By JILL LAWLESS Associated Press

The British government on Tuesday defended the Heathrow Airport detention of the partner of a journalist who has written stories based on leaks from former National Security Agency contractor Edward Snowden, saying it was right to stop anyone suspected of possessing “highly sensitive stolen information that would help terrorism.”

A lawyer said the detained man, David Miranda, had begun legal action against the government, calling his detention unlawful and seeking assurances that British officials would not share the “sensitive, confidential journalistic material” seized from Miranda with anyone else.

Police used a contentious anti-terrorism law to detain Miranda, the civil partner of Guardian newspaper journalist Glenn Greenwald, on Sunday. Greenwald has published stories about U.S. and British surveillance programs based on documents leaked by Snowden, who has been granted temporary asylum in Russia.

Miranda was held for nearly nine hours — the maximum allowed by law — and had a computer and other electronic equipment confiscated.

Miranda, a 28-year-old university student, was traveling home to Brazil after visiting Germany, where he met with Laura Poitras, a U.S. filmmaker who has worked with Greenwald on the NSA stories. Greenwald said Miranda was carrying materials between the two, but didn’t specify what they were.

Home Secretary Theresa May said it was right for the police to take action to protect the public.
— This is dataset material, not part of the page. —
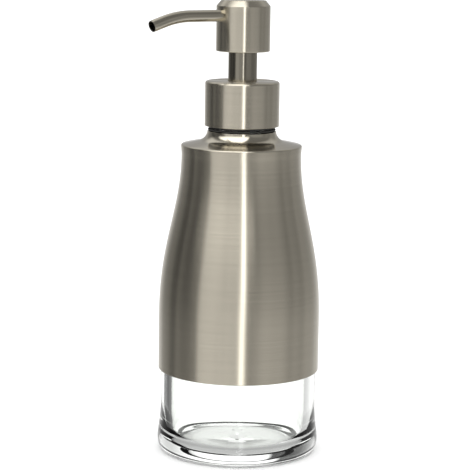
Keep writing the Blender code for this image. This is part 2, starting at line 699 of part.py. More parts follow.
def spout_route(start, steps):
    """Points and directions along the spout, in the head's frame, from x = -start."""
    route = [(Vector((-start, 0, SPOUT_HEIGHT)), 0.0)]
    for i in range(steps + 1):
        angle = SPOUT_BEND * i / steps
        x = -SPOUT_STRAIGHT - SPOUT_BEND_RADIUS * sin(angle)
        z = SPOUT_HEIGHT - SPOUT_BEND_RADIUS * (1 - cos(angle))
        route.append((Vector((x, 0, z)), angle))
    left = SPOUT_REACH + x
    tip = Vector((x - left, 0, z - left * tan(SPOUT_BEND)))
    route.append((tip, SPOUT_BEND))
    return route


def bar_along(route, radius, facets):
    """A round bar along the route, closed at both ends."""
    source = bmesh.new()
    rings = []
    for point, angle in route:
        made = bmesh.ops.create_circle(source, segments=facets, radius=radius)
        place = Matrix.Translation(point) @ Matrix.Rotation(-pi / 2 - angle, 4, "Y")
        bmesh.ops.transform(source, matrix=place, verts=made["verts"])
        rings.append(made["verts"])
    for first, second in zip(rings, rings[1:]):
        for i in range(facets):
            j = (i + 1) % facets
            source.faces.new((first[i], first[j], second[j], second[i]))
    source.faces.new(rings[0])
    source.faces.new(rings[-1])
    return source


def make_head(steel, white, black, ball_steel, head):
    rod_bottom = LAND + SHOULDER_BOTTOM - HEAD_BOTTOM
    spigot = ROD_RADIUS - SPIGOT_STEP - FIT
    outline = rounded(
        [
            (OUTLET_SEAT, LAND + SPIGOT_BOTTOM - HEAD_BOTTOM, 0),
            (spigot, LAND + SPIGOT_BOTTOM - HEAD_BOTTOM, 0),
            (spigot, rod_bottom, 0),
            (BARREL_BORE - SLIDE_ROOM, rod_bottom, 0),
            (BARREL_BORE - SLIDE_ROOM, LAND + CUP_FLOOR - HEAD_BOTTOM, EASED),
            (ROD_RADIUS, LAND + CUP_FLOOR - HEAD_BOTTOM, 0),
            (ROD_RADIUS, ROD_TOP, EASED),
            (OUTLET_SEAT, ROD_TOP, 0),
        ]
    )
    turned("piston_rod", outline, white, head, SMALL_FACETS)

    cover_bottom = LAND + COVER_BOTTOM - HEAD_BOTTOM
    outline = rounded(
        [
            (COVER_INNER, cover_bottom, 0),
            (STEM_RADIUS, cover_bottom, EASED),
            (STEM_RADIUS, COVER_TOP, 0),
            (COVER_INNER, COVER_TOP, 0),
        ]
    )
    turned("stem_cover", outline, steel, head)

    inside = HEAD_RADIUS - HEAD_WALL
    core = inside - FIT
    chamber = OUTLET_BALL_RADIUS + OUTLET_ROOM
    slope = HEAD_WALL * (sqrt(HEAD_CHAMFER_IN**2 + HEAD_CHAMFER_DOWN**2) - HEAD_CHAMFER_IN)
    chamfer_low = HEAD_HEIGHT - HEAD_CHAMFER_DOWN - slope / HEAD_CHAMFER_DOWN
    ceiling = HEAD_HEIGHT - HEAD_WALL
    ease = HEAD_CHAMFER_IN / HEAD_CHAMFER_DOWN
    flat = inside - (ceiling - chamfer_low) * ease
    outline = rounded(
        [
            (inside, 0, 0),
            (HEAD_RADIUS, 0, SOFT_EDGE),
            (HEAD_RADIUS, HEAD_HEIGHT - HEAD_CHAMFER_DOWN, 0),
            (HEAD_RADIUS - HEAD_CHAMFER_IN, HEAD_HEIGHT, 0),
            (0, HEAD_HEIGHT, 0),
            (0, ceiling, 0),
            (flat, ceiling, 0),
            (inside, chamfer_low, 0),
        ]
    )
    outline = outline[-3:] + outline[:-3]
    shell = turned("head_shell", outline, steel, head, LARGE_FACETS)

    core_top = ceiling - FIT
    outline = [
        (0, core_top),
        (0, SPOUT_HEIGHT + CHANNEL_RADIUS),
        (CHANNEL_RADIUS, SPOUT_HEIGHT + CHANNEL_RADIUS),
        (CHANNEL_RADIUS, CHAMBER_TOP),
        (chamber, CHAMBER_TOP),
        (chamber, ROD_TOP + FIT),
        (ROD_HOLE, ROD_TOP + FIT),
        (ROD_HOLE, -CORE_SKIRT),
        (COVER_INNER - FIT, -CORE_SKIRT),
        (COVER_INNER - FIT, COVER_TOP + FIT),
        (GUIDE_BORE, COVER_TOP + FIT),
        (GUIDE_BORE, CORE_INSET),
        (core, CORE_INSET),
        (core, chamfer_low),
        (core - (core_top - chamfer_low) * ease, core_top),
    ]
    outline = outline[1:] + outline[:1] + [(0, core_top)]
    head_core = turned("head_core", outline[:-1], white, head, LARGE_FACETS)

    spout_hole = SPOUT_RADIUS + FIT
    hole = rod_cutter(
        "spout_hole", spout_hole, (-SPOUT_SEAT + FIT, 0, SPOUT_HEIGHT),
        (-HEAD_RADIUS - OVERCUT, 0, SPOUT_HEIGHT), head,
    )
    channel = rod_cutter(
        "soap_channel", CHANNEL_RADIUS, (-SPOUT_SEAT - OVERCUT, 0, SPOUT_HEIGHT),
        (0, 0, SPOUT_HEIGHT), head, 16,
    )
    groove_outer = spout_hole + SEAL_GROOVE
    groove = rod_cutter(
        "seal_groove", groove_outer, (-core + SEAL_DEPTH + SEAL_WIDTH, 0, SPOUT_HEIGHT),
        (-core + SEAL_DEPTH, 0, SPOUT_HEIGHT), head,
    )
    combine(shell, hole, "DIFFERENCE")
    for cutter in (hole, channel, groove):
        combine(head_core, cutter, "DIFFERENCE")
    for bar in cross_cutters(
        "outlet_slot", OUTLET_SLOT, chamber - EASED / 2, CHAMBER_TOP - OVERCUT / 4,
        CHAMBER_TOP + OUTLET_SLOT_DEPTH, head,
    ):
        combine(head_core, bar, "DIFFERENCE")

    bar = bar_along(spout_route(SPOUT_SEAT, 6), SPOUT_RADIUS, SMALL_FACETS)
    spout = add_object("spout_tube", bar, steel, head)
    route = spout_route(SPOUT_SEAT - OVERCUT, 6)
    last, angle = route[-1]
    beyond = last + OVERCUT * Vector((-cos(angle), 0, -sin(angle)))
    bore = bar_along(route[:-1] + [(beyond, angle)], SPOUT_RADIUS - SPOUT_WALL, SMALL_FACETS)
    combine(spout, as_cutter(add_object("spout_bore", bore, None, head)), "DIFFERENCE")

    seal_wire = (groove_outer - FIT - SPOUT_RADIUS - FIT) / 2
    source = bmesh.new()
    made = bmesh.ops.create_circle(source, segments=8, radius=seal_wire)
    place = Matrix.Translation((SPOUT_RADIUS + FIT + seal_wire, 0, 0))
    turn = Matrix.Rotation(pi / 2, 4, "X")
    bmesh.ops.transform(source, matrix=place @ turn, verts=made["verts"])
    bmesh.ops.spin(
        source, geom=source.verts[:] + source.edges[:], cent=(0, 0, 0), axis=(0, 0, 1),
        dvec=(0, 0, 0), angle=2 * pi, steps=SMALL_FACETS, use_merge=True,
        use_duplicate=False,
    )
    bmesh.ops.remove_doubles(source, verts=source.verts, dist=1e-7)
    seal_x = -core + SEAL_DEPTH + SEAL_WIDTH / 2
    seal = add_object("spout_seal", source, black, head, (seal_x, 0, SPOUT_HEIGHT))
    seal.rotation_euler.y = pi / 2

    make_ball(
        "outlet_ball", OUTLET_BALL_RADIUS, ROD_TOP + OUTLET_BALL_REST, ball_steel, head
    )


def main():
    clear_scene()
    steel = finish_material("brushed_steel", (0.55, 0.53, 0.50), 0.35, 1.0)
    spring_steel = finish_material("spring_steel", (0.60, 0.60, 0.60), 0.25, 1.0)
    glass = finish_material("clear_glass", (0.90, 0.94, 0.92), 0.05, 0.0, 0.35)
    white = finish_material("white_plastic", (0.85, 0.85, 0.83), 0.45)
    clear = finish_material("clear_plastic", (0.90, 0.92, 0.93), 0.20, 0.0, 0.5)
    black = finish_material("black_rubber", (0.02, 0.02, 0.02), 0.60)

    bottle = joint_frame("bottle", 0)
    pump = joint_frame("pump", LAND, bottle)
    closure = joint_frame("closure", COLLAR_BOTTOM, bottle)
    plunger = joint_frame("plunger", LAND, bottle)
    head = joint_frame("head", HEAD_BOTTOM, bottle)

    make_bottle(steel, glass, black, bottle)
    make_closure(steel, black, closure)
    make_pump(white, black, clear, spring_steel, spring_steel, pump)
    make_plunger(white, black, plunger)
    make_head(steel, white, black, spring_steel, head)


main()
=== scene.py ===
from math import pi, radians

import bmesh
import bpy
import numpy as np
from mathutils import Matrix, Vector


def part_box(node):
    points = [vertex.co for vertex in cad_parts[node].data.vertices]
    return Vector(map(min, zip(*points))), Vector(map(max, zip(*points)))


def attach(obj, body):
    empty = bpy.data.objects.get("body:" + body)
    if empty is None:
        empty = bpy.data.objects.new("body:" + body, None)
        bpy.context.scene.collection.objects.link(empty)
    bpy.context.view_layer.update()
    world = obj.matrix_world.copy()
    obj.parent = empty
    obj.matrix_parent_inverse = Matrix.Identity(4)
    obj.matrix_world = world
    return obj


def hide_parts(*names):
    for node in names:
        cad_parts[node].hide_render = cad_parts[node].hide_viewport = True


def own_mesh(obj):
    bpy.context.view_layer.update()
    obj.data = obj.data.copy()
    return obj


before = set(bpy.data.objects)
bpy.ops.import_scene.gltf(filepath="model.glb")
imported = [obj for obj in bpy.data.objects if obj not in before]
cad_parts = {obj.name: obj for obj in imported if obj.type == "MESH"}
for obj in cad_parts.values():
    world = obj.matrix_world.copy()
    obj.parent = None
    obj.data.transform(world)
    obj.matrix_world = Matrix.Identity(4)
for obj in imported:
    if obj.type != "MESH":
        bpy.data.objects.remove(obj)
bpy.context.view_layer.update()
print("frame loaded")


def boxOf(node):
    low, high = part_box(node)
    return np.array(low), np.array(high)


def arcPoints(centre, radius, start, end, steps):
    # centre + radius * (cos a, sin a), with a running evenly from start to end, in degrees
    a = np.radians(np.linspace(start, end, steps + 1))
    return np.stack([centre[0] + radius * np.cos(a), centre[1] + radius * np.sin(a)], 1)


def roundedProfile(corners, degreesPerStep=7):
    # each corner (radius, height, fillet) becomes the arc that touches both of its sides
    parts = []
    for i, (r, z, fillet) in enumerate(corners):
        here = np.array([r, z])
        if fillet <= 0:
            parts.append(here[None])
            continue
        before = np.array(corners[i - 1][:2]) - here
        after = np.array(corners[(i + 1) % len(corners)][:2]) - here
        before /= np.linalg.norm(before)
        after /= np.linalg.norm(after)
        half = np.arccos(np.clip(before @ after, -1, 1)) / 2
        middle = (before + after) / np.linalg.norm(before + after)
        centre = here + middle * fillet / np.sin(half)
        start = here + before * fillet / np.tan(half) - centre
        end = here + after * fillet / np.tan(half) - centre
        a0, a1 = (np.degrees(np.arctan2(p[1], p[0])) for p in (start, end))
        turn = (a1 - a0 + 180) % 360 - 180
        steps = max(3, int(abs(turn) / degreesPerStep))
        parts.append(arcPoints(centre, fillet, a0, a0 + turn, steps))
    return np.concatenate(parts)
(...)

“I think it’s absolutely right that if the police believe that if somebody is in possession of highly sensitive stolen information that could help terrorists, that could risk lives or lead to a potential loss of life, that the police are able to act, and that’s what the law enables them to do,” May said.

The Home Office said “those who oppose this sort of action need to think about what they are condoning.”

The Guardian and civil liberties groups have condemned the use of counter-terrorism legislation to detain a journalist’s partner.

London law firm Bindmans said it was representing Miranda and had written to police and the government seeking assurances that there would be no “inspection, copying, disclosure, transfer, distribution or interference, in any way, with our client’s data pending determination of our client’s claim.”